One other set-piece is worth mentioning, and that’s when our heroes try to sneak across the Mexican border and get held up in a detainment facility. Although the message is pointed: that the world may end because of American border patrol, it becomes increasingly clear that nearly every single border guard is played by either a woman, a person of colour, or both. It’s staggeringly obvious, and there’s no way it’s not on purpose.  
As my friend said when we were watching: if there’s a woman or person of colour in a lead role (in this case, they had both) then nobody can bring themselves to cast white male villains to oppose them (the film’s requisite Terminator is a shapeshifter who disguises himself as two Latino men, even though there are times in which he would have benefited from the freedom and access a white male would have).

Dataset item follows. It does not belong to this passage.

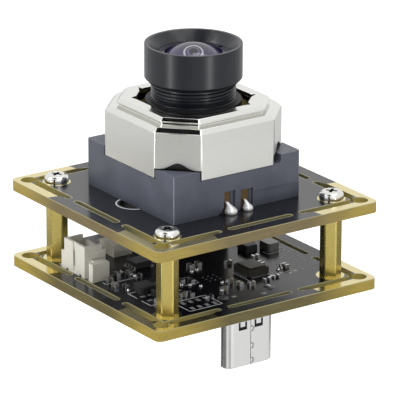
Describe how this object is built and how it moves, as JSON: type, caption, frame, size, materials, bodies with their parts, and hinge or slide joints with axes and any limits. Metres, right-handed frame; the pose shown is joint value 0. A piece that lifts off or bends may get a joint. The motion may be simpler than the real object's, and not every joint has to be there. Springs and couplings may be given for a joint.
{
  "type": "camera module",
  "caption": "Two stacked square circuit boards on hex standoffs with an autofocus lens in a metal cap above and a reversible data plug below.",
  "frame": {"origin": "middle of the main board's underside, on the lens axis and at the centre of its four corner holes", "axes": "+Z along the lens axis, out of the front glass; -Y is the edge that carries the plug; +X to the right seen from that edge"},
  "size_m": [0.038, 0.038, 0.0444],
  "materials": {
    "board": "glossy black solder mask over yellow laminate",
    "brass": "bright turned brass",
    "steel": "bright nickel plated steel",
    "holder_plastic": "satin slate grey moulding",
    "blue_glass": "pale coated filter glass",
    "ceramic_package": "dark ceramic package",
    "clear_glass": "clear glass",
    "nickel": "polished nickel plate",
    "magnet": "dull nickel plated magnet",
    "black_plastic": "black moulding",
    "copper": "enamelled copper wire",
    "spring_bronze": "etched bronze sheet",
    "terminal_bronze": "bronze strip",
    "solder": "bright solder",
    "lens_black": "black anodised, satin",
    "coated_glass": "violet coated glass",
    "matt_black": "matt black",
    "plug_steel": "satin nickel plated steel",
    "gold_contact": "gold plated",
    "tinned": "tin plated",
    "ivory_plastic": "satin ivory moulding",
    "chip_black": "dark epoxy",
    "ferrite": "dark grey ferrite",
    "capacitor_body": "tan ceramic"
  },
  "bodies": {
    "housing": {"bottom_screws": "steel", "capacitors": "capacitor_body", "chip_end_caps": "tinned", "coil_terminals": "terminal_bronze", "crystal_can": "nickel", "image_sensor": "ceramic_package", "ir_filter": "blue_glass", "lens_holder": "holder_plastic", "low_header": "ivory_plastic", "low_header_pins": "tinned", "lower_spring": "spring_bronze", "magnets": "magnet", "main_board": "board", "main_processor": "chip_black", "memory_chip": "chip_black", "memory_leads": "tinned", "plug_contacts": "gold_contact", "plug_core": "black_plastic", "plug_shell": "plug_steel", "plug_solder": "solder", "power_chips": "chip_black", "power_inductors": "ferrite", "processor_leads": "tinned", "resistors": "chip_black", "sensor_board": "board", "sensor_glass": "clear_glass", "spring_clamp": "black_plastic", "stack_pins": "gold_contact", "stack_plug": "black_plastic", "stack_socket": "black_plastic", "standoffs": "brass", "terminal_solder": "solder", "top_screws": "steel", "under_capacitors": "capacitor_body", "under_end_caps": "tinned", "upper_spring": "spring_bronze", "wire_header": "ivory_plastic", "wire_header_pins": "tinned", "wire_header_tabs": "tinned", "yoke_cap": "nickel"},
    "lens": {"lens_carrier": "black_plastic", "focus_coil": "copper", "lens_barrel": "lens_black", "front_element": "coated_glass", "middle_element": "clear_glass", "rear_element": "clear_glass", "lens_spacers": "black_plastic", "retaining_ring": "matt_black"}
  },
  "joints": [
    {"name": "focus_slide", "type": "slide", "parent": "housing", "child": "lens", "axis": [0, 0, 1], "range_m": [0, 0.0004], "stiffness_N_per_m": 150, "springref_m": -0.0002, "deforming": ["lower_spring", "upper_spring"]}
  ]
}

It feels like they’re trying to placate certain parts of the audience by saying: “you’re not the good guys, but don’t worry – you’re not the bad guys either!”
In all, I didn’t hate it, but my God it’s SO past time to leave this franchise alone. And much like my enjoyment of Ghostbusters and Ocean’s Eight, it’s great to have a range of women in lead roles, but I’d much prefer women to have their OWN vehicles that aren’t just piggybacking off the success of already-established franchises. As with DC Superhero Girls, we deserve better.
Us (2019)
I’m always nervous about watching horror movies, as sometimes it takes just one particularly disturbing scene in a film I’d otherwise be okay with to keep me up at night. And it’s annoying, because I really like the suspense, psychology and supernatural elements of horror, but I have to stagger them across the course of several years to prevent nightmares.
Thankfully Us isn’t too horrific (at times it’s pretty funny) and I definitely wanted to see it after Jordan Peele’s Get Out. Sadly, I also went in knowing about the film’s big twist, which meant I was on the lookout for all the seeded clues throughout the story. If you don’t want to be spoiled, stop now.
SPOILERS
As a child Adelaide had a disturbing encounter with what appeared to be her doppelganger in a house of mirrors on Santa Cruz’s Boardwalk. As an adult she’s incredibly jumpy about returning there with her husband Gabe, daughter Zora and son Jason on their vacation, and as the strange coincidences begin to pile up, her fears are validated when a terrifying home invasion sees four identical strangers dressed in red jumpsuits and carrying gold scissors attack the family.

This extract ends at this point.